It’s been a casual five months since my last blog post and clearly that “post every other week” thing didn’t work out so well. Like I hypothesized in August, the last thing I want to do after staring at two computer screens all day is come home and stare at my laptop screen for another hour or two. Pretty much all I want to do when I get home from work is drink, sleep, play videogames, or go to the gym. Oh and remember that blog post where I was super excited about getting Fallout 3 for $10? I just finished it and it’s DLC on Sunday…76 in-game hours later. Oh the problems of being a videogame completionist… Now onto Batman: Arkham Asylum, Fallout: New Vegas, Halo 4, & Black Ops II…eventually. Not a lot of time for videogames now that I’m (sort of) a grown up.

Anyway… Now that 2012 has come and gone, I figured I should sort of wrap up how ridiculous of a year it has been for me. I’ve gone from being more broke than I’ve ever been, to having more money than I’ve ever known in my life, to buried under a pile of student debt from which I may never recover; from being so depressed that I didn’t even want to leave my apartment, to being happier than I’ve ever been in my life; and from working as an Economic Development & GIS Consultant and attending graduate school for City & Regional Planning to working as a Social Media Manager and Consultant. I bought…well, financed…my (realistic) dream car, a 2004 Infiniti G35, moved into a new apartment with two of my pals, posted back up in the gym for the first time in a year and a half (EAT BIG TO GET BIG), started going to grown up bars, and thanks to Don Draper and Roger Sterling graduated from boxed wine, Captain Morgan, and Four Lokos, to scotch, bourbon, and martinis. 2012 was a year of self improvement and refinement, and all in all my life is considerably better than it was a year ago. But although I’m thankful, I’m certainly not complacent.

“The only thing worse than not getting what you want is someone else getting it.”
– Roger Sterling, Mad Men

Exactly six months ago today, when I started at my current position, I was thrilled at the opportunity to build my company’s social media presence from scratch. I developed our accounts, I collaborate with our graphic designer on our branding, manage our social advertising, campaigns and engagement strategy. Very few social media managers have full reign over their company’s accounts. But being a one man social media team at a company where few, if anyone else even knows what Twitter is can be pretty lonely, and the environment can be creatively stifling. Without saying too much about my company, let’s just say the industry is very slow to embrace new technology and media. I feel like I haven’t even begun to tap my potential as a Social Media/Community/Account Manager, and my New Year’s Resolution is to move into a role that will both challenge me and help me learn from the people around me. I know this term is played out, but hustle is the word of the year for 2013. I’ve also had the fortunate opportunity to gather a few social media consulting clients, and if I find out the agency route isn’t for me, a small business social media consulting venture might be another possible career path.

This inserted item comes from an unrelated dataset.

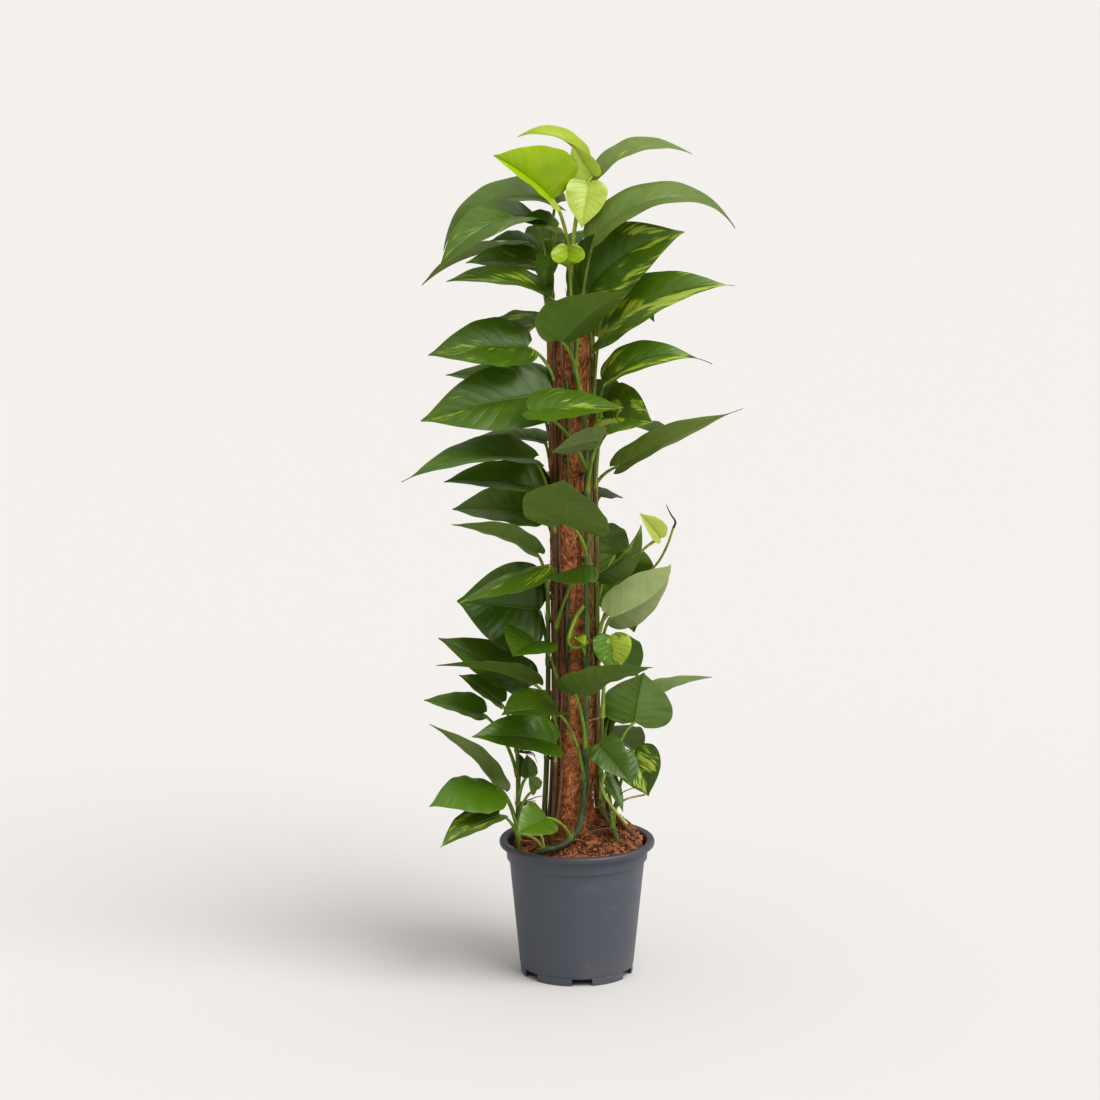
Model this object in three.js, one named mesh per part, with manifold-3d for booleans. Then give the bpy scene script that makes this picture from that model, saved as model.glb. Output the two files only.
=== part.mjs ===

Oh and wow 2012 was an unreal year for movies. And since I love ranking things, let me rank the ones I saw:

1. Moonrise Kingdom
2. Skyfall
3. The Hobbit: An Unexpected Journey
4. Lincoln
5. The Dark Knight Rises
6. Silver Linings Playbook
7. Looper
8. Django Unchained
9. Argo
10. The Avengers
11. Taken 2
12. Cloud Atlas
13. The Grey
14. Total Recall

Any year where a Christopher Nolan Batman movie is released and it isn’t my favorite movie means it must have been an outrageous year for movies. Daniel Day-Lewis deserves to win Best Actor for his portrayal of Abraham Lincoln, Moonrise Kingdom might have been Wes Anderson’s best offering yet, and after Silver Linings Playbook I now have a full blown celebrity crush on Jennifer Lawrence (ugh and Bradley Cooper).

I also think I went to more professional sporting events in one year than I’ve ever been to as well. In 2012 I attended a Yankees – Tigers game, Jets – Panthers pre-season game, the U.S. Open, and an Eagles – Panthers game. Hopefully I’ll have the means to attend even more in 2013, but only time will tell.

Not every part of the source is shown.